Publié le par Rosalie210

Toshio Kawaguchi (2023)

Pluto (Puruto)

Naoki Urasawa est l'auteur de mes deux mangas préférés: "20th Century Boys" et "Pluto", tous deux primés à Angoulême, respectivement en 2004 et en 2011. Tout en bâtissant des intrigues palpitantes et des personnages intenses, Naoki Urasawa insuffle à ses oeuvres une dimension existentielle d'une puissance rare. Ainsi en est-il de "Pluto" qui rend hommage au père des mangas, Osamu Tezuka et à "Tetsuwan atomu" alias "Astro le petit robot" chez nous. Un auteur qui développait dans ses oeuvres nombre de thèmes religieux et philosophiques. Mais l'oeuvre d'Urasawa est plus sombre, plus adulte, plus mélancolique, plus inquiète, hantée par le mal. Elle prolonge à la fois la réflexion d'Asimov et celle de Philip K. Dick sur les robots avec un questionnement très simple mais imparable sur nos profondes contradictions humaines. L'homme a voulu créer le robot à son image mais il ne veut pas qu'il mente ni qu'il tue tout en l'utilisant comme machine de guerre dans les conflits armés. Il veut en garder le contrôle tout en lui insufflant des émotions par essence incontrôlables et ensuite s'effraie de voir celui-ci lui échapper. Le dernier avatar de Frankenstein s'appelle d'ailleurs Bora dans "Pluto" et ressemble à la créature d'eau et de glaise de Prométhée.  

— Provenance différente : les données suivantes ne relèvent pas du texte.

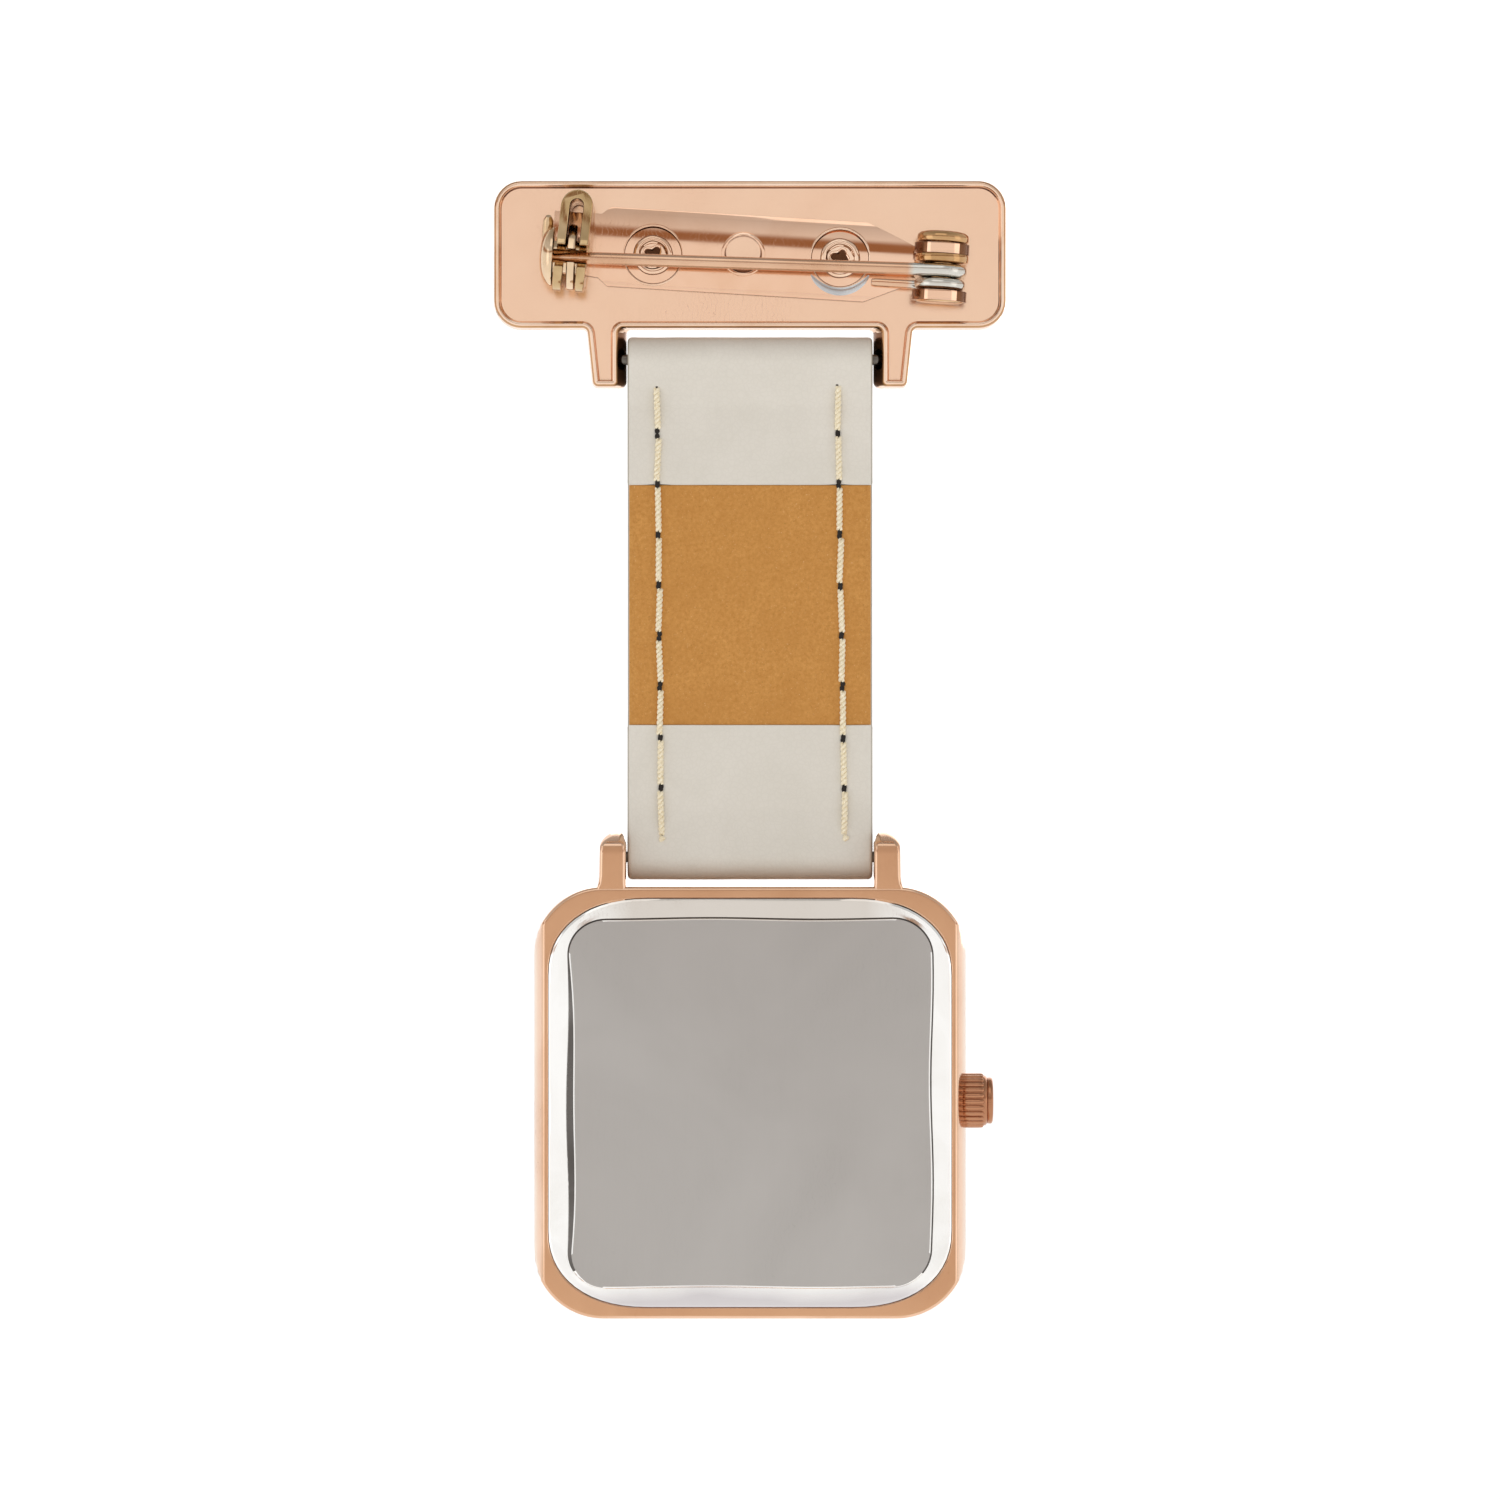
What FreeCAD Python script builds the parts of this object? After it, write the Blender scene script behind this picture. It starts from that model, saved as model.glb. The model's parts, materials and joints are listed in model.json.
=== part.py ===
import FreeCAD, Part
import math
import os

# Fob watch: a pin brooch, a leather drop strap and a square watch with a quartz movement.
# Millimetres. +Z is up as the watch hangs and the dial faces -Y. X = 0 is the middle of the strap
# and the origin lies on the axis of the brooch pin.

V = FreeCAD.Vector
X_AXIS = V(1, 0, 0)
Y_AXIS = V(0, 1, 0)
Z_AXIS = V(0, 0, 1)
ORIGIN = V(0, 0, 0)

# ---- strap ----
strap_width = 18.0
strap_thickness = 2.0
lining_thickness = 1.0
loop_wall = 0.85
bar_to_bar = 36.6
upper_flap = 9.25
lower_flap = 9.7
loop_taper = 3.4
stitch_count = 9
stitch_pitch = 3.7
stitch_length = 2.95
stitch_inset = 2.2
thread_radius = 0.22

# ---- spring bars ----
bar_radius = 0.75
bar_wall = 0.15
bar_end_wall = 0.2
bar_end_gap = 0.2
tip_radius = 0.4
tip_engagement = 0.85
tip_travel = 0.9
tip_flange_length = 0.5
loop_clearance = 0.05
tip_clearance = 0.04
spring_wire_radius = 0.09
spring_turns = 14

# ---- brooch ----
bar_axis_depth = 4.4
brooch_width = 37.8
brooch_height = 11.0
brooch_corner = 2.1
brooch_floor = 1.3
brooch_lip_height = 0.7
brooch_lip_width = 0.45
brooch_rise = 0.93
brooch_edge_to_bar = 2.2
brooch_lug_width = 2.4
brooch_lug_tip_width = 1.95
brooch_lug_length = 4.3
brooch_boss_radius = 1.55
brooch_boss_height = 0.55
lug_side_gap = 0.07

# ---- pin assembly on its base strip ----
strip_tilt = 3.5
strip_shift = 0.5
strip_sheet = 0.6
strip_half_width = 2.93
strip_left = 9.85
strip_right = 9.0
strip_tail_half_width = 1.3
strip_foot_half_width = 2.35
rivet_positions = [(7.13, -0.05), (-6.63, -0.28)]
rivet_shank_radius = 1.0
rivet_head_radius = 1.47
rivet_head_height = 0.42
rivet_dimple_radius = 0.5
rivet_dish_radius = 2.2
rivet_dish_depth = 0.25
centre_hole_radius = 1.38
centre_flange_radius = 1.6
centre_flange_height = 0.15
stem_tilt = 1.85
stem_radius = 0.46
stem_root_radius = 0.5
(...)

Le résultat est que les robots de "Pluto" sont des vétérans de guerre remplis de tourments. Les plus sophistiqués d'entre eux ont une apparence humaine qui les rend indécelables à l'oeil nu. Ils ont un subconscient, une mémoire traumatique, sont submergés par la haine ou l'empathie, jouent du piano, peignent, jardinent, ont une famille, ne comprennent pas d'où viennent leurs larmes, mentent aux autres comme à eux-mêmes. Alors évidemment en dépit du tabou nimbé d'une épaisse couche de déni, il apparaît évident que ces robots peuvent tuer, et pas seulement d'autres robots. L'enquête porte d'ailleurs sur une intelligence artificielle qui commet des meurtres, sur les robots les plus puissants du monde mais aussi sur des humains qui leur sont liés. Tous ont trempé dans un conflit sanglant qui s'inspire de l'invasion de l'Irak par les USA en 2003, le "39° conflit d'Asie centrale".

Mais cette enquête en rejoint une autre, beaucoup plus intime. Gesicht, le robot-inspecteur chargé des investigations veut comprendre l'origine des cauchemars qu'il fait toutes les nuits, comprenant peu à peu que sa mémoire a été trafiquée par ses supérieurs humains pour reprendre le contrôle sur lui et les armes redoutables qu'il possède dans son corps. Armes et démons intérieurs ne faisant pas bon ménage, il éprouve le besoin d'interroger Brau 1589, seul robot a avoir officiellement tué un humain en violation de la législation inspirée des lois d'Asimov. Celui-ci est prisonnier mais n'a pas été détruit parce que les humains, dépassés par son cas ont peur des conséquences. Peu à peu, Gesicht reprend possession de ses souvenirs et de son identité et c'est de cette mémoire que hérite Astro. Tous deux sont reliés par le souvenir d'un enfant mort et des émotions extrêmes qu'elle a déclenché, des émotions incontrôlables qui les ont propulsé à un stade d'évolution supérieur. Alors bien évidemment, la question angoissante qui se pose aux humains dépassés face à ces robots ayant acquis le libre-arbitre c'est "que vont-ils choisir?"